=== GIVEN INFORMATION ===
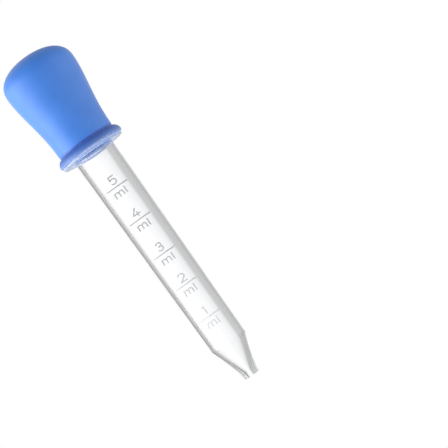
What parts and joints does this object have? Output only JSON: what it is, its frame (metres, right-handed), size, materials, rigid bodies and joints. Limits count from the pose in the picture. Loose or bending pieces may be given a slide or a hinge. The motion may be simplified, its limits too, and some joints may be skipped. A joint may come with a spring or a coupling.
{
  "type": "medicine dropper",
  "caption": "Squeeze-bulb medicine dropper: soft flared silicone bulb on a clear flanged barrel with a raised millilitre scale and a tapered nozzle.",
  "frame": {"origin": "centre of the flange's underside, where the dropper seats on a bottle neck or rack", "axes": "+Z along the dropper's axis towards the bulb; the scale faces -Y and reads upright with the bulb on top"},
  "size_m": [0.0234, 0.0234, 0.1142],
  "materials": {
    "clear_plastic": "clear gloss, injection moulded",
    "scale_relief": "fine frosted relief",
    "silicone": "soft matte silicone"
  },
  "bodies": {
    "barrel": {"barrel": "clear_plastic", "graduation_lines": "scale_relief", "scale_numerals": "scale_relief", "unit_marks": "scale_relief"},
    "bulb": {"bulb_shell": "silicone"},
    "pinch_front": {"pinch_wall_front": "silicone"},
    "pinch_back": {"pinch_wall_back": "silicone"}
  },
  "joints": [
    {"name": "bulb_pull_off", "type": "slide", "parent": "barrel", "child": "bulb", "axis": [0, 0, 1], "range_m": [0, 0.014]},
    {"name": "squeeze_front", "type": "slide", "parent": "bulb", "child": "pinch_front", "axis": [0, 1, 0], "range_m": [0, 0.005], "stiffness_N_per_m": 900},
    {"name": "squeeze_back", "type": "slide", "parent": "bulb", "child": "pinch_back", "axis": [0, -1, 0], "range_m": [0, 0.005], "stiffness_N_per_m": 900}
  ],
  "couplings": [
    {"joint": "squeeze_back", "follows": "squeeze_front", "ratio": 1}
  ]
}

=== GIVEN EXERCISE ===
Would you give the material above again, complete and exact?

=== TASK SOLUTION ===
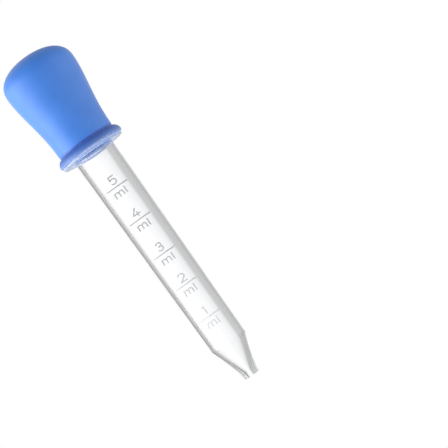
What parts and joints does this object have? Output only JSON: what it is, its frame (metres, right-handed), size, materials, rigid bodies and joints. Limits count from the pose in the picture. Loose or bending pieces may be given a slide or a hinge. The motion may be simplified, its limits too, and some joints may be skipped. A joint may come with a spring or a coupling.
{
  "type": "medicine dropper",
  "caption": "Squeeze-bulb medicine dropper: soft flared silicone bulb on a clear flanged barrel with a raised millilitre scale and a tapered nozzle.",
  "frame": {"origin": "centre of the flange's underside, where the dropper seats on a bottle neck or rack", "axes": "+Z along the dropper's axis towards the bulb; the scale faces -Y and reads upright with the bulb on top"},
  "size_m": [0.0234, 0.0234, 0.1142],
  "materials": {
    "clear_plastic": "clear gloss, injection moulded",
    "scale_relief": "fine frosted relief",
    "silicone": "soft matte silicone"
  },
  "bodies": {
    "barrel": {"barrel": "clear_plastic", "graduation_lines": "scale_relief", "scale_numerals": "scale_relief", "unit_marks": "scale_relief"},
    "bulb": {"bulb_shell": "silicone"},
    "pinch_front": {"pinch_wall_front": "silicone"},
    "pinch_back": {"pinch_wall_back": "silicone"}
  },
  "joints": [
    {"name": "bulb_pull_off", "type": "slide", "parent": "barrel", "child": "bulb", "axis": [0, 0, 1], "range_m": [0, 0.014]},
    {"name": "squeeze_front", "type": "slide", "parent": "bulb", "child": "pinch_front", "axis": [0, 1, 0], "range_m": [0, 0.005], "stiffness_N_per_m": 900},
    {"name": "squeeze_back", "type": "slide", "parent": "bulb", "child": "pinch_back", "axis": [0, -1, 0], "range_m": [0, 0.005], "stiffness_N_per_m": 900}
  ],
  "couplings": [
    {"joint": "squeeze_back", "follows": "squeeze_front", "ratio": 1}
  ]
}